El Palla (Elisa Carricajo) es el “nuevo”, categoría que dentro de cierta cultura masculina determina una situación de inferioridad provisoria: el respeto, según esos códigos, hay que ganárselo. No es fácil ganarse un lugar en ese ámbito de virilidad escatológica y movimientos ásperos. El personaje de Carricajo, para colmo, se despacha con algunos gestos disruptivos. Aparece, de pronto, con un tapado de piel que tomó prestado, dice, de su mujer (porque todos tienen mujer, aunque allá lejos, y el que no tiene la inventa). También rompe, a partir de frases medidas y tiradas casi en forma casual, con cierto conformismo general en el plano de los derechos laborales. Sus compañeros lo miran y lo escuchan con desconfianza, pero no tardarán en advertir, por ejemplo, lo bien que les vendría ese tapado de piel para defenderse del frío patagónico.
El asombro por la composición técnica de las actrices, se va desvaneciendo paulatinamente hasta licuarse en el seguimiento de la construcción (o deconstrucción) de sentido que plantea la obra.

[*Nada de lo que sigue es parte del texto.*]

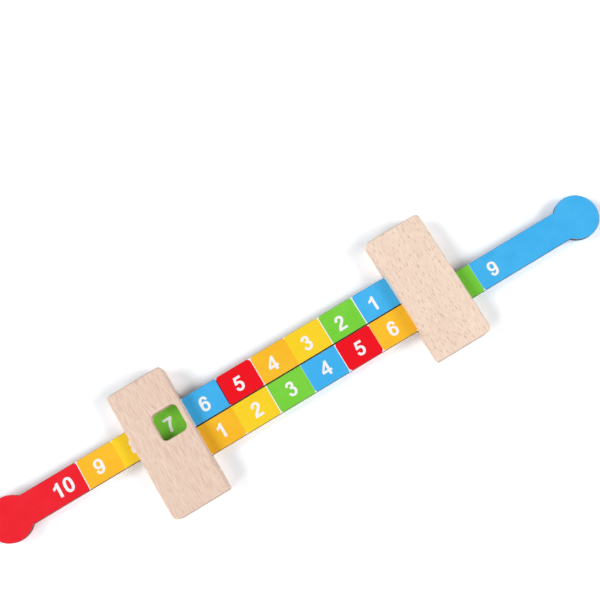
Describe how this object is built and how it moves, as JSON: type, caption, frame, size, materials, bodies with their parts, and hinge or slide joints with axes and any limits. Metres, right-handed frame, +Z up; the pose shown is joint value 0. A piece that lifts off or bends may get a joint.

De pronto, a una escena de pogo salvaje y ricotero le sigue inmediatamente la aparición de Formo con un vestido fucsia de lentejuelas, que sacó del bolso de Palla (a esa altura, el bolso de Palla ya funciona como una suerte de caja de Pandora). Ante la mirada atónita de sus compañeros, se justifica con una frase también extraída del código barrial: “y bueno…¡me arengué…!”. Otros empiezan a expresar miedos antes inconfesados y el más macho de todos reconoce que hace pis sentado. Se enrarece lo que antes parecía normalizado.
La lenta disolución de las fronteras entre los géneros acompaña los distintos planos escénicos en que se presenta la obra. Un dispositivo móvil da cuenta, alternativamente, del encierro en ese trailer donde viven los trabajadores, de la inmensidad del “afuera”, de la incertidumbre que provoca ese pozo petrolero que parece haberse quedado seco.
A lo largo de este proceso, en ningún momento Pilar Gamboa deja de estar presente en el cuerpo de El Carli, ni Laura Paredes se escinde completamente de Montoyita. Lo mismo ocurre con Valeria Correa y su criatura. El Palla de Elisa Carricajo termina en tanga azul eléctrico y medias negras, pero el curtido obrero petrolero, increíblemente, sigue estando allí.
El grupo Piel de lava trabajó con la directora Laura Fernández. Cinco mujeres que modelaron este material desde lo textual y lo escénico. Lo que se ve, finalmente, es precisamente eso: una construcción, los distintos planos de ese espejo absurdo en el que se reflejan los mandatos de la identidad genérica.